--- Start Recorded information ---
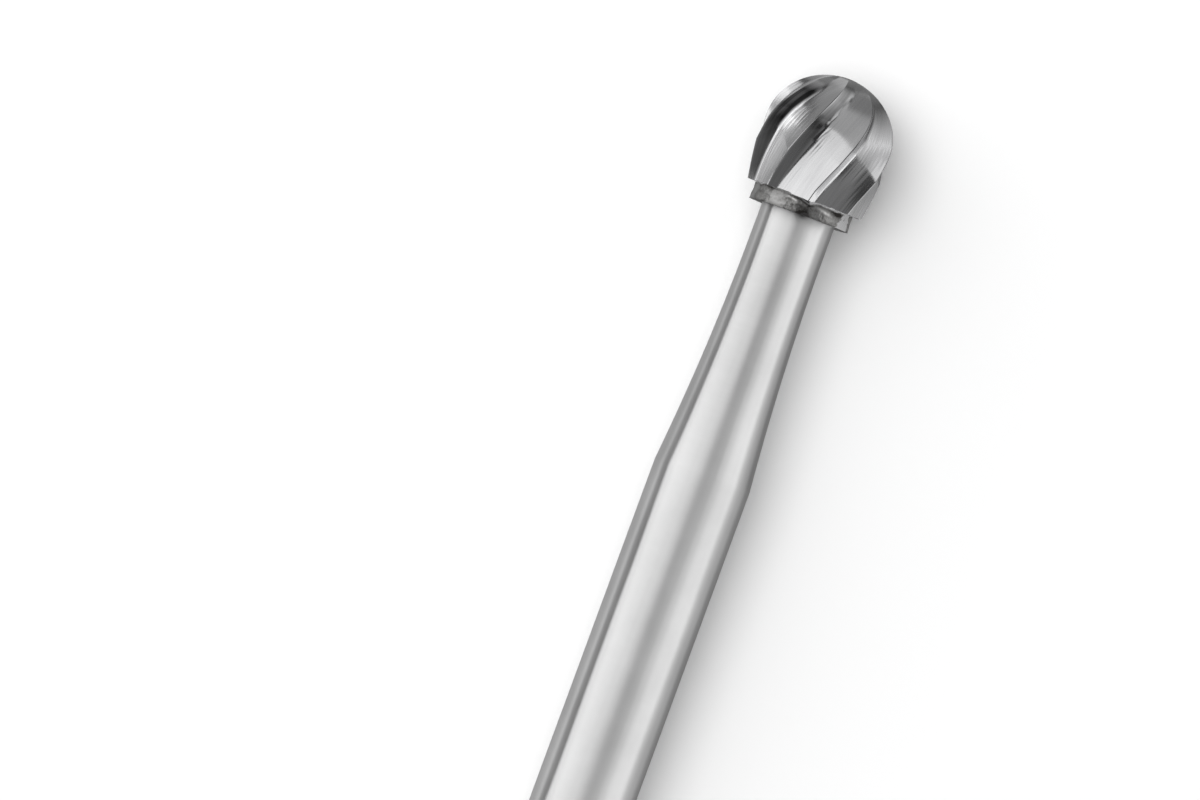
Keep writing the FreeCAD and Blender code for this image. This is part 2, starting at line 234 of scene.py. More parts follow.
@dataclass
class Surface:
    """A closed skin swept out by a grid of points.

    Attributes:
        points: Rows of points from the first pole to the last, in millimetres, shape (rows,
            columns, 3). The columns run right round, without a repeated one.
        along: Distance along the surface at each row.
        across: Distance round the surface at each column and at the repeated first one, for
            each row or for all of them.
        sharp_rows: Rows whose ring is a hard edge.
        sharp_columns: Columns whose line is a hard edge.
        sharp_from: First and last row between which the hard columns run.
        layers: Named shares from 0 to 1 at each grid point, which the finish reads.
    """

    points: Array
    along: Array
    across: Array
    sharp_rows: tuple[int, ...] = ()
    sharp_columns: tuple[int, ...] = ()
    sharp_from: tuple[int, int] = (0, 0)
    layers: dict[str, Array] = field(default_factory=dict)

    def to_object(self, name: str, material: bpy.types.Material) -> bpy.types.Object:
        """Write the skin as a mesh object at the origin, with its faces outwards.

        If the enclosed volume comes out negative, every face is turned.

        Args:
            name: Name of the object and its mesh.
            material: Finish of the piece.

        Returns:
            The object, linked to the scene.
        """
        poles = np.stack([self.points[0].mean(axis=0), self.points[-1].mean(axis=0)])
        vertices = np.concatenate([self.points.reshape(-1, 3), poles]) * MM
        faces, uvs = self._faces()
        corners = vertices[faces[0]]
        volume = np.einsum("ij,ij->", corners[:, 0] + corners[:, 2],
                           np.cross(corners[:, 2] - corners[:, 0], corners[:, 3] - corners[:, 1]))
        if volume < 0:
            faces, uvs = [part[:, ::-1] for part in faces], [part[:, ::-1] for part in uvs]
        loops = np.concatenate([part.ravel() for part in faces])
        uv = np.concatenate([part.reshape(-1, 2) for part in uvs])
        sizes = np.concatenate([np.full(len(part), part.shape[1]) for part in faces])

        mesh = bpy.data.meshes.new(name)
        mesh.vertices.add(len(vertices))
        mesh.vertices.foreach_set("co", vertices.astype(np.float32).ravel())
        mesh.loops.add(len(loops))
        mesh.loops.foreach_set("vertex_index", loops.astype(np.int32))
        mesh.polygons.add(len(sizes))
        mesh.polygons.foreach_set("loop_start", (np.cumsum(sizes) - sizes).astype(np.int32))
        mesh.polygons.foreach_set("loop_total", sizes.astype(np.int32))
        mesh.polygons.foreach_set("use_smooth", np.ones(len(sizes), bool))
        mesh.update(calc_edges=True)
        mesh.uv_layers.new(name=UV_MAP).data.foreach_set("uv", uv.astype(np.float32).ravel())
        self._mark_sharp(mesh)
        for layer, share in self.layers.items():
            values = np.concatenate([share.ravel(), [share[0].mean(), share[-1].mean()]])
            store = mesh.attributes.new(layer, "FLOAT", "POINT")
            store.data.foreach_set("value", values.astype(np.float32))
        mesh.materials.append(material)
        mesh.validate()
        piece = bpy.data.objects.new(name, mesh)
        link(piece)
        return piece

    def _faces(self) -> tuple[list[Array], list[Array]]:
        """Corners of the faces.

        Neighbouring grid points make four-sided faces, and a fan of triangles closes each end on
        a pole, the middle of its ring. The two poles come after all the grid points.

        Returns:
            Point numbers, and distances along and round the surface, of the corners of the
            four-sided faces, of the first fan and of the last fan.
        """
        rows, columns = self.points.shape[:2]
        row, column = np.indices((rows - 1, columns)).reshape(2, -1)
        grids = [(np.stack([row, row, row + 1, row + 1], axis=1),
                  np.stack([column, column + 1, column + 1, column], axis=1))]
        steps = np.arange(columns)
        for end, first, second in ((0, 1, 0), (rows - 1, 0, 1)):
            fan = np.stack([steps + first, steps + second, steps], axis=1)
            grids.append((np.full_like(fan, end), fan))
        faces = [at_row * columns + at_column % columns for at_row, at_column in grids]
        faces[1][:, 2], faces[2][:, 2] = rows * columns, rows * columns + 1
        across = np.broadcast_to(self.across, (rows, columns + 1))
        uvs = [np.stack([self.along[at_row], across[at_row, at_column]], axis=-1)
               for at_row, at_column in grids]
        return faces, uvs

    def _mark_sharp(self, mesh: bpy.types.Mesh) -> None:
        """Mark the hard rings and lines.

        Args:
            mesh: The mesh to mark.
        """
        rows, columns = self.points.shape[:2]
        pairs = np.zeros(len(mesh.edges) * 2, np.int32)
        mesh.edges.foreach_get("vertices", pairs)
        pairs = pairs.reshape(-1, 2)
        on_grid = (pairs < rows * columns).all(axis=1)
        row, column = pairs // columns, pairs % columns
        ringwise = on_grid & (row[:, 0] == row[:, 1]) & np.isin(row[:, 0], self.sharp_rows)
        first, last = self.sharp_from
        inside = (row.min(axis=1) >= first) & (row.max(axis=1) <= last)
        lengthwise = on_grid & (column[:, 0] == column[:, 1]) & inside
        lengthwise &= np.isin(column[:, 0], self.sharp_columns)
        mark = mesh.attributes.new("sharp_edge", "BOOLEAN", "EDGE")
        mark.data.foreach_set("value", ringwise | lengthwise)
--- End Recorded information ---
### [Exercise aim]
Write out exactly the lines from the start of the material through the line with "material: Finish of the piece.". No other output is expected.

### [Output for this task]
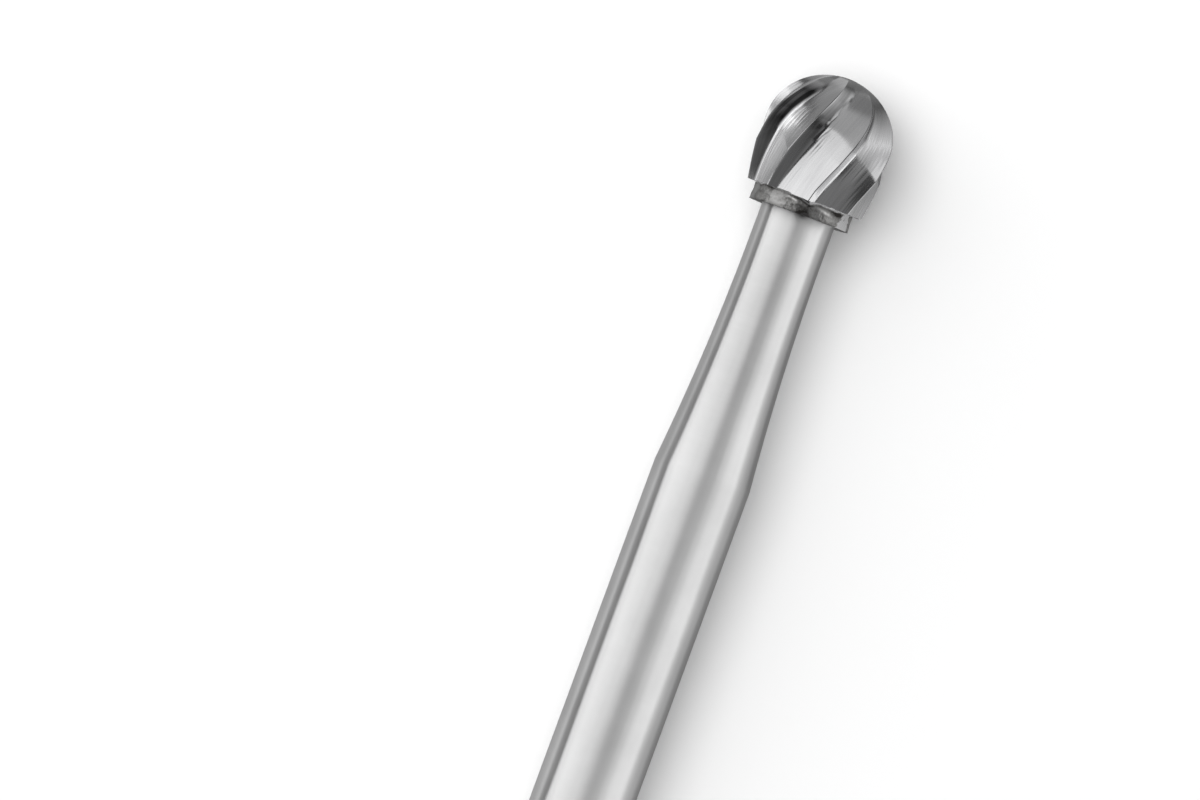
Keep writing the FreeCAD and Blender code for this image. This is part 2, starting at line 234 of scene.py. More parts follow.
@dataclass
class Surface:
    """A closed skin swept out by a grid of points.

    Attributes:
        points: Rows of points from the first pole to the last, in millimetres, shape (rows,
            columns, 3). The columns run right round, without a repeated one.
        along: Distance along the surface at each row.
        across: Distance round the surface at each column and at the repeated first one, for
            each row or for all of them.
        sharp_rows: Rows whose ring is a hard edge.
        sharp_columns: Columns whose line is a hard edge.
        sharp_from: First and last row between which the hard columns run.
        layers: Named shares from 0 to 1 at each grid point, which the finish reads.
    """

    points: Array
    along: Array
    across: Array
    sharp_rows: tuple[int, ...] = ()
    sharp_columns: tuple[int, ...] = ()
    sharp_from: tuple[int, int] = (0, 0)
    layers: dict[str, Array] = field(default_factory=dict)

    def to_object(self, name: str, material: bpy.types.Material) -> bpy.types.Object:
        """Write the skin as a mesh object at the origin, with its faces outwards.

        If the enclosed volume comes out negative, every face is turned.

        Args:
            name: Name of the object and its mesh.
            material: Finish of the piece.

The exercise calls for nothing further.